The life of the deceased Christian fits within the liturgy hand in glove. But when a deceased non-Christian is placed within it the liturgy easily becomes a straightjacket. The liturgy contorts the life of the deceased and the deceased, in turn, contorts the liturgy. More often than not, in the end the service ends up looking something like this.

The priest stands up and tells us something about how nice it is that God is nice. Then some friends or family members stand up and tell us that John really was a nice guy (even if he wasn’t). Then the priest shares how nice it is that since God is nice, he loves nice guys. The service concludes when John, the nice guy, is declared to have been welcomed into God’s nice embrace.

This kind of memorial service fails to acknowledge John’s unique characteristics and the decisions he made during his life. It fails to attach any importance to the specific things that made John’s life what it was, to the decisions he made along the way. Honoring John means taking seriously the fact that John didn’t much care for Jesus, and was never to be caught dead in a church.

Memorial services are important events, pastorally and theologically. What counts, from the perspective of our parishioners, even more than the content of our creeds, is the theology we endorse through our common worship: lex orandi, lex credendi. I can stand in my pulpit week after week and tell people they need to believe in Jesus and give their whole lives to him and so on and so forth. But if at every memorial service I perform, I declare that someone that did nothing of the sort has been ushered into heaven, they will take note.[4] And because they will take note, you shouldn’t expect to see them in church next Sunday.

Conclusion

A theology of death should be accompanied by a healthy dose of agnosticism, since what happens after death is up to God and not to us. Supplication should therefore be our constant companion as we wrestle with the deaths of Christians and non-Christians alike. This being said, in Scripture we are given the manifold promise that God will remember the righteous (Ps. 112:6). This promise is the basis of what the BCP rightly affirms, that memorial services held for Christians have a second ingredient: declaration.

How, then, are we to respond to the friends and relatives of deceased non-Christians? What are we to say to the person who looks into our eyes with tears streaming down their face? The pastoral pressure, in such instances, is enormous. So too is the need for truth.

I wonder whether Ephraim Radner isn’t onto something.
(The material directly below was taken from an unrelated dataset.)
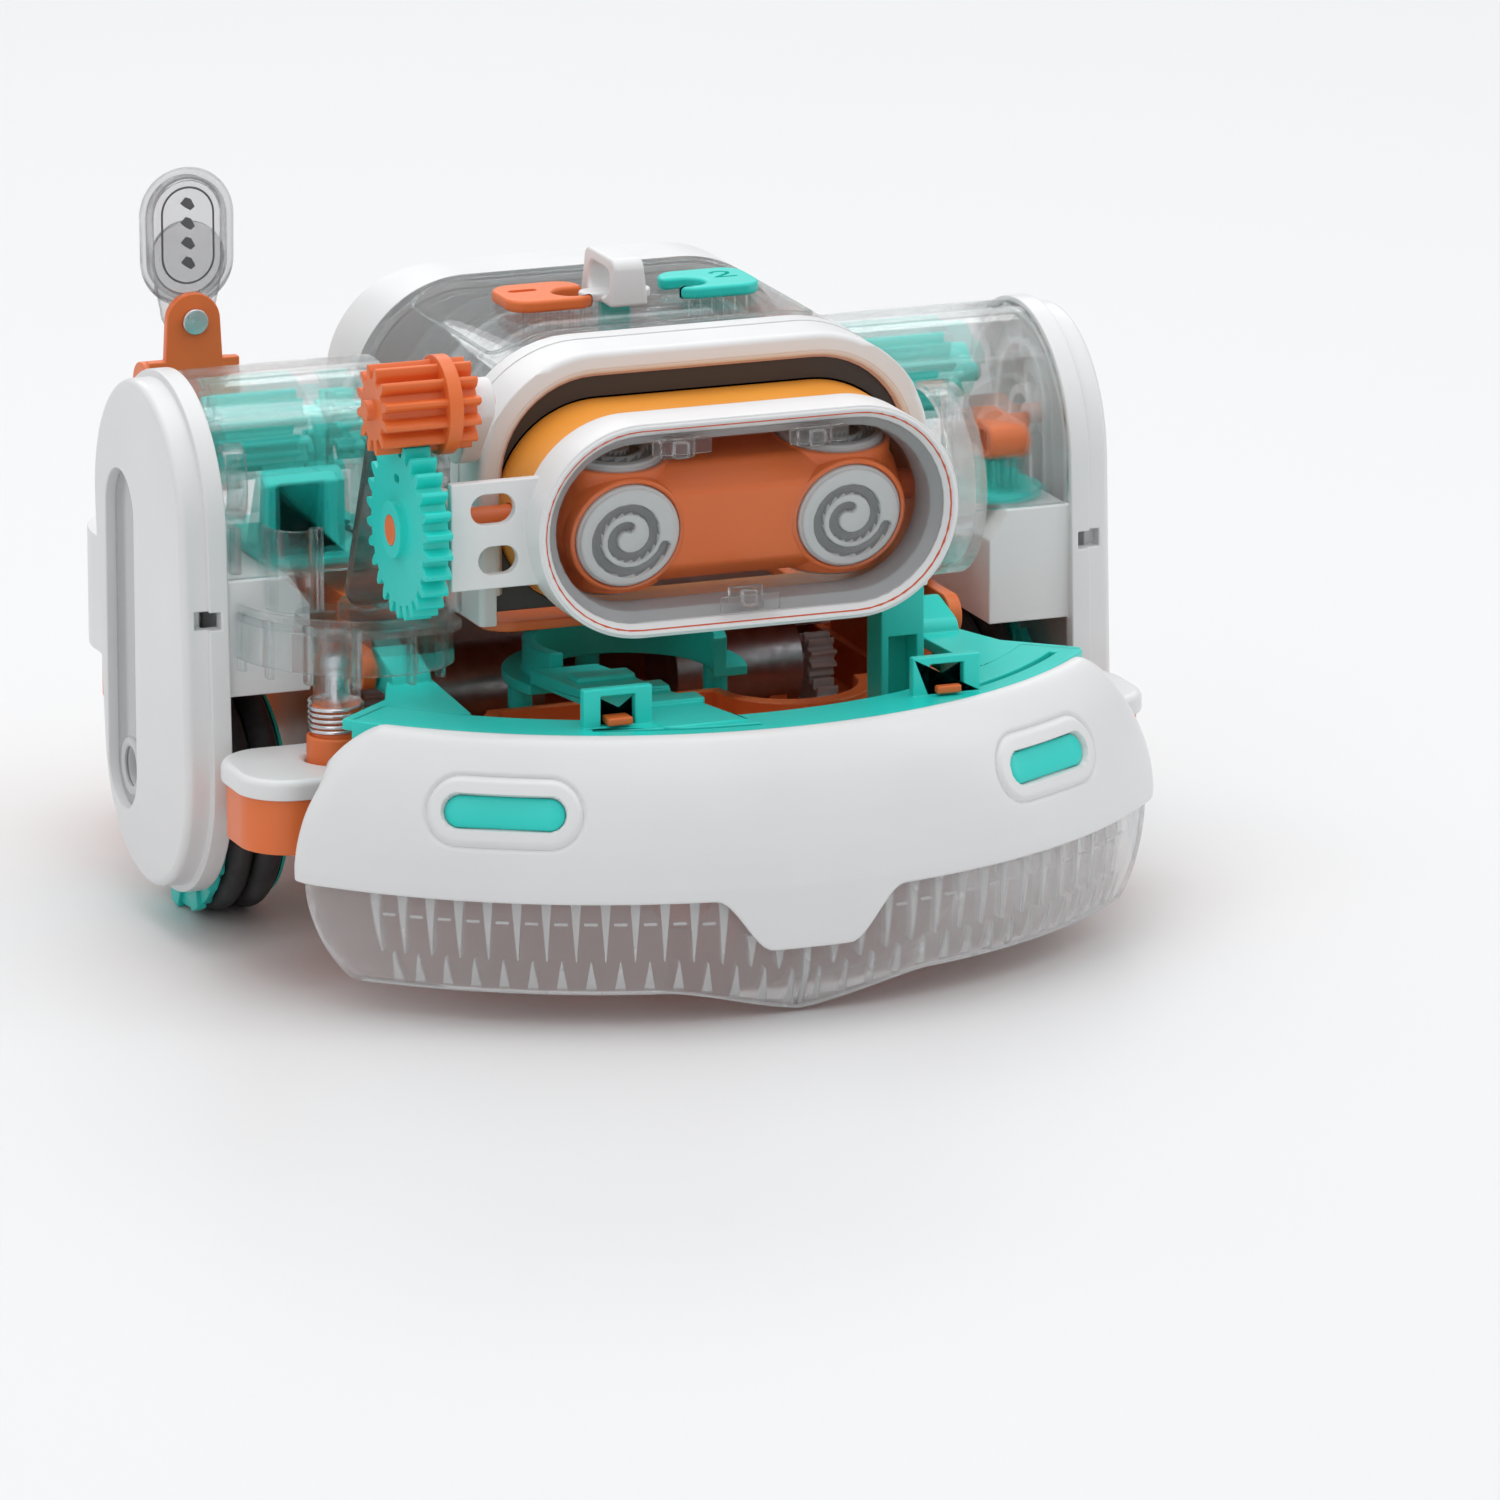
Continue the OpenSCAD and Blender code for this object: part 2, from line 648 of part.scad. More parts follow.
module wheel_hub(side) placed() color(teal) at_side(side)
  translate([wheel_x, 0, axle_z]) rotate([0, 90, 0]) difference() {
    union() {
      cylinder(r = 18.3, h = 2 * tyre_pitch + 2, center = true);
      for (s = [-1, 0, 1]) translate([0, 0, s * tyre_pitch])
        cylinder(r = s == 0 ? 18.6 : 21.8, h = s == 0 ? 0.4 : 0.4, center = true);
      for (s = [-1, 1]) translate([0, 0, s * (tyre_pitch + 0.5)])
        cylinder(r = 21.4, h = 1.2, center = true);
      for (k = [0:11]) rotate(30 * k) translate([20.8, 0, tyre_pitch])
        cylinder(r = 2.3, h = 1.6);
      translate([0, 0, -7.4]) cylinder(r = 6, h = 14.8);
    }
    for (s = [-1, 1]) translate([0, 0, s * 5.5]) difference() {
      cylinder(r = 15.8, h = 8, center = true);
      cylinder(r = 6, h = 8, center = true);
    }
    for (k = [0:5]) rotate(60 * k) translate([11, 0, -9]) cylinder(r = 3.2, h = 18);
    translate([0, 0, -9]) cylinder(r = axle_r, h = 18);
  }
module wheel_hub_left() wheel_hub(-1);
module wheel_hub_right() wheel_hub(1);

module tyres(side) placed() color([0.16, 0.16, 0.17]) at_side(side)
  for (s = [-1, 1]) translate([wheel_x + s * tyre_pitch / 2, 0, axle_z]) rotate([0, 90, 0])
    rotate_extrude() translate([wheel_d / 2 - tyre_cord / 2, 0]) circle(tyre_cord / 2);
module tyres_left() tyres(-1);
module tyres_right() tyres(1);

// ---- bumper ----

bumper_half_angle = 53;

// Revolves an (r, z) outline about the bumper's centre, over its arc
module bumper_sweep(trim = 0) {
  a = bumper_half_angle - trim;
  translate([0, bumper_c, 0]) rotate(-90 - a) rotate_extrude(angle = 2 * a, $fn = 160)
    children();
}

module bumper_shell() placed() color(white) difference() {
  bumper_sweep() polygon([
    [bumper_r - 10, 55], [bumper_r - 4.5, 46], [bumper_r - 1, 35], [bumper_r, 27],
    [bumper_r - 0.2, seam_z], [bumper_r - 2.8, seam_z], [bumper_r - 3, 33],
    [bumper_r - 7, 45], [bumper_r - 12.5, 53], [bumper_r - 14, 53], [bumper_r - 14, 55]
  ]);
  for (s = [-1, 1]) light_place(s) linear_extrude(8, center = true) stadium(24.4, 6.4);
}

// Puts an outline on the shell's slope at a light
module light_place(s) {
  translate([0, bumper_c, 0]) rotate(s * 30.7)
    translate([0, -bumper_r + 3.4, 41.9]) rotate([72, 0, 0]) children();
}

module bumper_lights() placed() color(teal)
  for (s = [-1, 1]) light_place(s) translate([0, 0, -1]) linear_extrude(2.2) stadium(24, 6);

module bumper_skirt() placed() color(clear) difference() {
  union() {
    bumper_sweep(1) polygon([
      [bumper_r - 0.4, seam_z - 0.1], [bumper_r - 1.2, 16], [bumper_r - 4.2, skirt_z],
      [bumper_r - 6, skirt_z], [bumper_r - 3, 16], [bumper_r - 2.4, seam_z - 0.1]
    ]);
    beak();
  }
}

// Pointed lower lip in the middle of the skirt
module beak() {
  intersection() {
    bumper_sweep(30) polygon([
      [bumper_r - 4.2, skirt_z + 0.1], [bumper_r - 6.8, 0], [bumper_r - 8.6, 0],
      [bumper_r - 6, skirt_z + 0.1]
    ]);
    along_y(-130, -90) polygon([[-27, skirt_z], [0, beak_z], [27, skirt_z], [27, 9], [-27, 9]]);
  }
}

// Curved band with two arms back to the hinge and a stepped ramp
module bumper_frame() placed() color(teal) difference() {
  union() {
    bumper_sweep(3) polygon([
      [bumper_r - 14.3, 50], [bumper_r - 14.3, 54.4], [bumper_r - 27, 54.4],
      [bumper_r - 27, 51.6], [bumper_r - 17, 51.6], [bumper_r - 17, 50]
    ]);
    for (s = [-1, 1]) at_side(s) difference() {
      translate([0, 0, 51.9]) linear_extrude(2.2) intersection() {
        polygon([[50, -42], [58.5, -42], [64, -56], [80, -70], [66, -90], [52, -72]]);
        translate([0, bumper_c]) circle(bumper_r - 15.5);
      }
      rod_x(49, 60, 4.5, hinge_c);
    }
    for (s = [-1, 1]) at_side(s) along_x(51, 59)
      taper(hinge_c, 4, hinge_c + [-8, -1], 2.8);
    translate([0, 0, 51.9]) linear_extrude(2.8) polygon([
      [-31, -47], [-17, -47], [-5, -97], [-22, -97]
    ]);
    for (k = [0:2]) translate([-26 + 3 * k, -60 - 11 * k, 54.2]) cube([12, 5, 1.4]);
    for (x = tab_x) translate([x - 7, -92.5, 52.2]) difference() {
      cube([14, 2.2, 9.8]);
      translate([3.5, -1, 2.4]) cube([7, 5, 5.9]);
    }
  }
  for (a = [-22, 28]) translate([0, bumper_c, 0]) rotate(-90 + a)
    rotate_extrude(angle = 20) translate([bumper_r - 20, 50]) square([1.6, 6]);
  rod_x(-60, -50, 1.5 + running, hinge_c);
  rod_x(50, 60, 1.5 + running, hinge_c);
}

module hinge_pins() placed() color(steel)
  for (s = [-1, 1]) at_side(s) rod_x(50, hinge_x, 1.5, hinge_c);

// Return spring between the tray and the bumper frame
module bumper_spring() placed() color(steel)
  translate([-5, -77, tray_z + 2.5]) helix(3, 0.45, 1.45, 3.5);

// ---- top slide ----

module slide_knob() placed() color(white) {
  translate([knob_x - 3.2, knob_y - 8.5, hood_top + 0.3]) cube([6.4, 3, 8]);
  translate([knob_x - 3.2, knob_y + 5.5, hood_top + 0.3]) cube([6.4, 3, 8]);
  translate([knob_x - 3.2, knob_y - 8.5, hood_top + 7]) cube([6.4, 17, 2.7]);
  translate([knob_x - 3.2, knob_y - 3, hood_top + 0.3]) cube([6.4, 6, 1.5]);
  translate([knob_x - 3.2, knob_y - 8.5, hood_top + 0.3]) cube([6.4, 17, 1.2]);
  translate([knob_x - 3, knob_y - 1.5, hood_top - 12]) cube([6, 3, 13]);
}

// ---- paddle ----

module paddle_bracket() placed() color(orange) difference() {
  union() {
    along_y(paddle_y - 2.2, paddle_y) union() {
      translate([paddle_x - 9.4, 78]) square([18.8, 27]);
      taper([paddle_x, 103], 6, [paddle_x, paddle_z], 5.5);
    }
    rod_x(paddle_x - 9.4, paddle_x + 9.4, 5, [paddle_y + 3.5, 99]);
  }
  translate([paddle_x, paddle_y + 1, paddle_z]) rotate([90, 0, 0]) cylinder(r = 1.6, h = 8);
}

module paddle_blade() placed() color(clear) difference() {
  along_y(paddle_y + 0.3, paddle_y + 3.3)
    taper([paddle_x, paddle_z + 5], 9, [paddle_x, 133.2], 9.8);
  along_y(paddle_y - 1, paddle_y + 0.9) difference() {
    taper([paddle_x, 121], 6, [paddle_x, 133.2], 7.6);
    taper([paddle_x, 121], 4.6, [paddle_x, 133.2], 6.2);
  }
  for (k = [0:3]) translate([paddle_x, paddle_y + 5, 122 + 4.2 * k]) rotate([90, 0, 0])
    cylinder(r = 0.9, h = 8);
  translate([paddle_x, paddle_y + 5, paddle_z]) rotate([90, 0, 0])
    cylinder(r = 1.5 + running, h = 8);
}

module screws() placed() color(steel) {
  translate([paddle_x, paddle_y + 4, paddle_z]) rotate([90, 0, 0]) cylinder(r = 1.5, h = 6.4);
  translate([paddle_x, paddle_y - 2.2, paddle_z]) rotate([90, 0, 0]) cylinder(r = 2.6, h = 1.4);
  translate([-boss_x, boss_y, 32]) cylinder(r = 1.5, h = 28);
  translate([-boss_x, boss_y, 60]) cylinder(r = 2.1, h = 2.4);
}

// ---- supports under the chassis ----

module caster_yoke() placed() color(white) translate([0, caster_y, 0]) {
  translate([0, 0, 21]) cylinder(r = drum_shaft_r, h = 9);
  translate([-7.4, -3, 18.5]) cube([14.8, 13, 2.8]);
  difference() {
    for (s = [-1, 1]) at_side(s) along_x(5.2, 7.4) taper([6, 8], 4, [3, 17], 5);
    rod_x(-8, 8, 1.5, [6, 8]);
  }
  rod_x(-7.4, 7.4, 1.5, [6, 8]);
}

module caster_wheel() placed() color([0.16, 0.16, 0.17]) translate([0, caster_y, 0]) difference() {
  rod_x(-4.8, 4.8, 8, [6, 8]);
  rod_x(-5, 5, 1.5 + running, [6, 8]);
}

// Track ring on three legs over the middle of the tray
module cam_ring() placed() color(teal) difference() {
  union() {
    translate([-8, -38, tray_z + 11.2]) cylinder(r = 24, h = 2);
    translate([-8, -38, tray_z + 11.2]) cylinder(r = 20, h = 8);
    for (a = [10, 90, 170]) translate([-8 + 20.7 * cos(a), -38 + 20.7 * sin(a), base_z + 2.5])
      cylinder(r = 2.4, h = tray_z + 9.5 - base_z);
  }
  translate([-8, -38, tray_z + 10]) cylinder(r = 17.5, h = 12);
  translate([-40, -80, tray_z]) cube([80, 34, 30]);
}

base_tray();
front_tray();
pad_covers();
rear_shell();
deck_plate();
side_plate_left();
side_plate_right();
pod_cover_left();
pod_cover_right();
gearbox_wall_left();
gearbox_wall_right();
hood_front_frame();
hood_window();
hood_rear_frame();
mode_pad_1();
mode_pad_2();
battery_box();
battery_cells();
drum_housing();
recess_band();
face_ring();
face_lens();
lens_clips();
drum_end_cap();
drum_link();
cam_ring();
pod_scoop();
pod_stanchion();
motor_left();
motor_right();
motor_pinion_left();
motor_pinion_right();
axle_left();
axle_right();
axle_gear_left();
axle_gear_right();
wheel_hub_left();
wheel_hub_right();
tyres_left();
tyres_right();
drum_body();
eye_discs();
drum_gear();
double_gear();
pod_pinion_left();
pod_pinion_right();
lift_lever();
bumper_shell();
bumper_skirt();
bumper_frame();
bumper_lights();
hinge_pins();
bumper_spring();
slide_knob();
paddle_bracket();
paddle_blade();
screws();
caster_yoke();
caster_wheel();
swirl_gear();
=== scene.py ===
"""Looks of the table-edge robot: moulded plastics, clear shells, camera, light and floor."""

import json
import math

import bmesh
import bpy
from mathutils import Matrix, Vector

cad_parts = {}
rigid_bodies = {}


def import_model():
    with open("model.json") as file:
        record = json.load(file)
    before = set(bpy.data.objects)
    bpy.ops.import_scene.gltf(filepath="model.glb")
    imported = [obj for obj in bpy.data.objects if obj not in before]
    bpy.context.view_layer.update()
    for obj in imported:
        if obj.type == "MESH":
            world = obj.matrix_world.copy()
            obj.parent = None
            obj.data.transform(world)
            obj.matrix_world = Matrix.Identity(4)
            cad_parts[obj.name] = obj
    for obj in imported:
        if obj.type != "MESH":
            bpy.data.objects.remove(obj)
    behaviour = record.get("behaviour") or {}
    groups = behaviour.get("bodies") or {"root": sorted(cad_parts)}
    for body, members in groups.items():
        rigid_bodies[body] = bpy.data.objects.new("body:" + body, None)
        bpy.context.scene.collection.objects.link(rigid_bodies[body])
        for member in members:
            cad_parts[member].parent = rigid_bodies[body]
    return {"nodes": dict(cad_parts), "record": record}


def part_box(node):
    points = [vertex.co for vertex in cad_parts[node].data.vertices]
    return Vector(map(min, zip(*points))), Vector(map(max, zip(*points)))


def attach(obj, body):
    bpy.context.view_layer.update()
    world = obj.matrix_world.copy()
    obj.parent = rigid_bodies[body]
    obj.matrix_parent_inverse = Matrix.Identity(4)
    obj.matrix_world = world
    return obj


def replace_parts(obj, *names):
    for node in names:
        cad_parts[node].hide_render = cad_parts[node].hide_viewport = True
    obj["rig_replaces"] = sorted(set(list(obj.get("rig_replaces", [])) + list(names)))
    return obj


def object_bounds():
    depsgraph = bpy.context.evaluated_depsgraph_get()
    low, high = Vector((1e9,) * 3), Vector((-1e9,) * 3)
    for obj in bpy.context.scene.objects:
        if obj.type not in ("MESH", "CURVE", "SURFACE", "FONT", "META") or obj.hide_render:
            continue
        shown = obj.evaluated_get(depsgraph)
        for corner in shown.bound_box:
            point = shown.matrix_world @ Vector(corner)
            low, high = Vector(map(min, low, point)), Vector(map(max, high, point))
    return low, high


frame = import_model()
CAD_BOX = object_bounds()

MM = 0.001
BODY_OF = {
    node: body
    for body, nodes in frame["record"]["behaviour"]["bodies"].items()
    for node in nodes
}


def middle(node):
    low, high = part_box(node)
    return (low + high) / 2


# Everything below is laid out in millimetres from the wheel axle's line, as the frame is.
AXLE_Y = middle("axle_left").y / MM


def row(x, y, z):
    """A point given from the axle's line in millimetres, in the frame's metres."""
    return Vector((x, y + AXLE_Y, z)) * MM


def axle_box(node):
    """A node's lowest and highest corners in millimetres from the axle's line."""
    low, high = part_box(node)
    shift = Vector((0, AXLE_Y, 0))
    return low / MM - shift, high / MM - shift


# ---------------------------------------------------------------- materials

# Radius in metres by which the shading softens a moulded edge
EDGE = 0.0003


class Nodes:
    """Short way to build a material's node tree round one main shader."""

    def __init__(self, name):
        self.material = bpy.data.materials.new(name)
        self.material.use_nodes = True
        self.tree = self.material.node_tree
        self.tree.nodes.clear()
        self.out = self.add("ShaderNodeOutputMaterial")
        self.shader = self.add("ShaderNodeBsdfPrincipled")

    def add(self, kind, values=None, **settings):
        made = self.tree.nodes.new(kind)
        for key, value in settings.items():
            setattr(made, key, value)
        for key, value in (values or {}).items():
            made.inputs[key].default_value = value
        return made

    def link(self, source, target):
        self.tree.links.new(source, target)

    def set(self, socket, value):
        self.shader.inputs[socket].default_value = value

    def feed(self, socket, source):
        self.link(source, self.shader.inputs[socket])

    def done(self, surface=None):
        self.link(surface or self.shader.outputs["BSDF"], self.out.inputs["Surface"])
        return self.material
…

And so I commend the answer I have heard him commend: “I don’t know where John is right now. But I do know that God is good.”

[divider]Footnotes[/divider]

[1] Brian Cummings, ed., The Book of Common Prayer: The Texts of 1549, 1559, and 1662 (Oxford University Press, 2011), p. 451.

[2] Augustus Toplady, The Works of Augustus Toplady, B.A. (London, 1841), p. 58.

[3] This brings to mind what Dallas Willard calls “Bar-code” Christianity in his 1998 book The Divine Conspiracy. Bar-code Christianity takes for granted that people are what they are declared to be, regardless of what they are in actual fact.

[4] Charles Taylor’s discussion of the separation of the immanent from the transcendent in A Secular Age helps us out here.

David Ney
David Ney
The Rev. Dr. David Ney is a native of Lethbridge, Alberta, Canada, and a priest in the Anglican Church of Canada. He currently serves as associate professor of Church history at Trinity School for Ministry, in Ambridge, Pennsylvania.

3 COMMENTS

  1. Great topic – thank you for starting the conversation. I wonder if there are not a few other questions to add in here beginning with the difference between the funeral and the memorial service (the former commending the dead to God as a fundamental action of the liturgy), second, our ongoing pilgrimage to God after death (otherwise the prayers of most Anglican prayer books would make no sense – there is not an assumption that physical death is the end of growth, and third, because we cannot ‘know’ but only pray for, I completely agree with your sense of overstating the ‘place’ – but how do we bring funerals back to their threefold efficacy (praise of God, commendation of the dead, comfort of the mourners) rather than the latter being the only aspect??

    • Hi Lizette,

      You raise a lot of questions surrounding burial rites and I agree with you–they are many. 1 and 3. The difference between the funeral and the memorial service. I’m no expert here but I hope that traditional liturgies help us out; they do focus on commendation and prayer. The question, I guess, is whether stuffing the contemporary desire for memorializing and celebrating into these liturgies contorts them, or obscures this focus. I think a funeral service can probably do both. But this is worth talking about.
      2. I wonder if there isn’t a tension here, rather than a contradiction. The BCP liturgy does end with stated confidence that the deceased is with God, and yet, as you point out, there are many places in the BCP where the dead are prayed for. Its probably a good thing that this tension is not resolved either way, lest we think we have it all worked out.

      Thanks for your thoughts!

      David

  2. I’ve been reflecting on this post this week. I attended a memorial service at the end of August where this particular question was on my mind. At General Synod this summer, there were many accusations of “judgement” being tossed around. Yet perhaps the way we approach death is one of the most judgemental processes within the Church? Here we are rendering judgement when we say that someone is in heaven. Yet we do not know that, and what we ultimately do through that is offer false hope and security.

    This reminded me in turn of Bp FitzSimons Allison’s classic The Cruelty of Heresy, because much of his point holds true when applied to the presumption of salvation and positive judgement applied when our funeral rites proclaim that the deceased is with God. While your conclusions may not be affirming what grieving family and friends necessarily want to be told, it is the truth, being told with grace, and ultimately that is the cure of souls.